Traven’s eyes narrowed. “Yes, provided, of course, we were looking for the boy.”

“For the operation.”

Traven picked his next words carefully. “What operation, Mr. Callister?”

“I thought Marcello needed an operation, and you are helping him with it.”

“I know my wife is concerned about the young fellow’s well-being,” Traven said with studied smoothness. “Our first priority would be to locate him, ascertain what his needs are, and decide how we can help him.”

“You know the FBI is looking for him?”

Traven paused longer than he should have before he said, “I didn’t know the FBI was involved.”

“They are.”

“Twenty thousand dollars, Mr. Callister.”

Tree looked at him.

“Is that enough?” Brand Traven asked.

“False words are not only evil in themselves,” Tree said, “but they infect the soul with evil.”

“And that is?”

“Socrates,” Tree said.

Brand Traven frowned at his uneaten sandwich. “You’ll have your money by eleven o’clock tomorrow morning.”

29

H
ad he been bought? Tree thought as he drove south along I-75 toward Fort Myers.

He supposed he had—or would be, as soon as he had twenty thousand dollars in his hands. He always had wondered what it would be like to be bribed, tempted—
corrupted
. Rather matter-of-fact, it turned out, dressed up as a simple business transaction. Tree could see how Brand Traven might have done the same with his media empire. It’s business so I’ll just skim a few million out of the till and stick it in my pocket. Well, Tree Callister was a long way from a few million. He could be had for a measly twenty thousand dollars.

“What was Traven like?” Freddie asked after he got home that evening. She had spent the day with Marcello, uneventful, she said. Except they had a lot of fun together.

“He talked about Socrates.”

“You must have felt right at home.”

“If you get a good wife, you’ll become happy. If you get a bad one, you become a philosopher.”

“Where did that come from?”

“Socrates.”

Freddie looked impressed—fleetingly. “From Traven?”

Tree shook his head. “When I fed him Socrates he didn’t recognize the quote.”

“Is that a fact?”

“And when I launched into a bunch of meaningless gibberish about a play called
The Clouds
in which Socrates makes an appearance, Traven bought right into it.”

“Which is to say what?

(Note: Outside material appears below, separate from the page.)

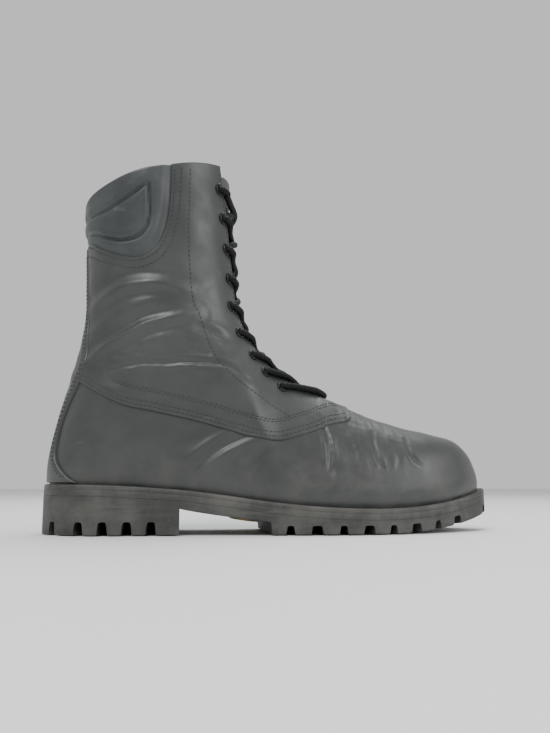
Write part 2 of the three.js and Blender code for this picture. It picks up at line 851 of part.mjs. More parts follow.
// One crossing of the lace over the tongue: two strands from facing to facing, joined
function makeCrossing(row) {
  const form = lastForm(-wall - tongueGap + laceDiameter / 2 + laceLift);
  const share = (k) => 1 - (eyeletTopDistance + k * eyeletPitch) / form.front.length;
  const gap = (k) => {
    const down = (eyeletTopDistance + k * eyeletPitch) / throatLength;
    return smooth(throatRows, 'down', 'gap', down) * shaftWidth / 2 - laceEndGap;
  };
  const strands = [-1, 1].map((side) => {
    const points = [];
    for (let i = 0; i <= laceSteps; i += 1) {
      const t = 0.15 + 0.7 * i / laceSteps;
      const y = side * THREE.MathUtils.lerp(gap(row + 0.15), -gap(row + 0.85), i / laceSteps);
      points.push(form.facingPoint(share(row + t), y));
    }
    const path = new THREE.CatmullRomCurve3(points);
    const section = new THREE.Shape();
    section.absarc(0, 0, laceDiameter / 2, 0, 2 * Math.PI);
    const tube = new THREE.ExtrudeGeometry(section, {
      steps: laceSteps, curveSegments: 3, bevelEnabled: false, extrudePath: path,
    });
    return solidFromGeometry(tube);
  });
  return joined(strands);
}

// The plain oval plate let into the bare waist, with a raised rim
function makePlate() {
  const x = shankEnd - 14;
  const turn = Math.atan2(outsoleBottom(x + 5) - outsoleBottom(x - 5), 10);
  const oval = (share) => {
    const shape = new THREE.Shape();
    shape.absellipse(0, 0, plateWidth / 2 * share, plateLength / 2 * share, 0, 2 * Math.PI);
    return shape;
  };
  const solidOval = (share, depth) => {
    const options = { depth, bevelEnabled: false, curveSegments: 7 };
    return solidFromGeometry(new THREE.ExtrudeGeometry(oval(share), options));
  };
  const disc = solidOval(1, plateThickness);
  const dish = solidOval(0.84, plateRim + fitGap).translate(0, 0, -fitGap);
  const height = outsoleBottom(x) - plateThickness - fitGap;
  return disc.subtract(dish).rotate(0, -THREE.MathUtils.radToDeg(turn), 0)
    .translate(x, bend(x), height);
}

const eyelets = eyeletPlaces();
add('outsole', makeOutsole(), rubber);
add('heel_block', makeHeelBlock(), rubber);
add('midsole', makeMidsole(), edgeRubber);
add('welt', makeWelt(), weltLeather);
add('upper', makeUpper(eyelets), leather);
add('tongue', makeTongue(), leather);
add('insole', makeInsole(), lining);
add('waist_plate', makePlate(), ochre);
for (const place of eyelets) {
  const side = place.side < 0 ? 'outer' : 'inner';
  add(`eyelet_${side}_${place.row + 1}`, makeEyelet(place), enamel);
}
for (let row = 0; row < eyeletCount - 1; row += 1) {
  add(`lace_crossing_${row + 1}`, makeCrossing(row), cordWeave);
}

// The origin is on the floor, under the middle of the whole boot
boot.updateMatrixWorld(true);
const bounds = new THREE.Box3().setFromObject(boot);
boot.position.set(-(bounds.min.x + bounds.max.x) / 2, -(bounds.min.y + bounds.max.y) / 2, -bounds.min.z);
boot.updateMatrixWorld(true);

export default boot;
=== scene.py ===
"""Combat boot, right foot: leather, rubber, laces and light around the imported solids.

Lengths are in millimetres along the boot's own axes until a mesh is made: x runs from the back of
the sole to the toe, y to the inner side, z up, and rise is the height above the welt.
"""
import math

import bpy
import numpy as np
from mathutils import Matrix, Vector


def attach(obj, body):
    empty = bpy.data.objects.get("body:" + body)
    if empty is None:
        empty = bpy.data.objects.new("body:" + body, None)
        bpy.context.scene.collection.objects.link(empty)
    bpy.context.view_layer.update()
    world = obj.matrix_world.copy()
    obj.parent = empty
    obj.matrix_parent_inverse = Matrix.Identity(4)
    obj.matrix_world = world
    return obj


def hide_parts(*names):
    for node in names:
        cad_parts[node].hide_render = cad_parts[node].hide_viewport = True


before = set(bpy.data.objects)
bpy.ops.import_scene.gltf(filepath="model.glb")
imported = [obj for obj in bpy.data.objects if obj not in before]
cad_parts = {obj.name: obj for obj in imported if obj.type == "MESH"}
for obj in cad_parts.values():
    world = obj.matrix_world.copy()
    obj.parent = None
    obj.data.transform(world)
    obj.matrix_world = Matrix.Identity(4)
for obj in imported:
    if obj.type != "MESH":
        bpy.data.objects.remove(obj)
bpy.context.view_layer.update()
SEED = 41

# Sizes of the last and the sole
SOLE_LENGTH = 303.0
BALL_WIDTH = 99.0
HEEL_WIDTH = 74.0
SHAFT_WIDTH = 92.0
SHAFT_RISE = 224.5
HEEL_HEIGHT = 31.0
BALL_HEIGHT = 15.7
TOE_HEIGHT = 28.5
TOE_SPRING = 12.8
TOE_BEND = 9.0
WALL = 2.4
LEATHER = 1.5
QUARTER_STEP = 1.2
STAY_STEP = 2.0
PAD_SWELL = 2.4
WELT_THICKNESS = 3.0
WELT_MARGIN = 3.2
MIDSOLE_THICKNESS = 3.5
FIT_GAP = 0.3
TONGUE_GAP = 0.5
TONGUE_THICKNESS = 3.0
TREAD_DEPTH = 5.5
SHANK_START = 87.0
SHANK_END = 144.0
SHANK_RISE_HEEL = 16.0
SHANK_RISE_BALL = 7.5
BALL_FLAT_END = 217.0
HEEL_SLOT_DEPTH = 9.0
EYELETS = 9
EYELET_PITCH = 20.5
EYELET_TOP = 18.0
CORD_RADIUS = 2.25
THROAT_LENGTH = 201.0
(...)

Anyone who really did know the play or Socrates never would have swallowed it?”

“Not for a moment.”

“Maybe he was just trying to be polite.”

“Traven doesn’t strike you as a man who feels an overwhelming need to be polite.”

“So he’s full of shit?”

“Or a man not telling the truth about any number of things.”

“I think they know we have the boy,” she said. “Or they strongly suspect.”

“That’s a distinct possibility.”

“They’ve threatened you, and broken into the house, and none of that has worked. So the question they must be asking is, What will work?”

“Money,” Tree said.

“Exactly. Cue your new Socrates-loving friend Brand Traven.”

“He even likes the way I write.”

“Flattery won’t work, either.”

“It won’t?”

“You can’t be bought.”

“I can’t?” Tree said. “You’re sure about that?”

“I am.”

“I’m not.”

“Yes, you are. You’re incorruptible. That’s what I love about you. You are as honest as the day is long.”

“Twenty thousand dollars could shorten the day considerably. Particularly when the guy bribing me compliments my writing.”

“You would turn Marcello over for a measly twenty thousand dollars?”

“Well, I would need a compliment or two to go along with it.”

“Tree.”

“Maybe it’s a lifetime of being underpaid in the newspaper business, but twenty thousand dollars is not my idea of measly.”

“You haven’t answered my question. Would you turn him over or not?”

“Not even if he likes the way I write.”

“Then you really are the man I married.” Freddie yawned. “Being with a child all day is tiring, let me tell you.”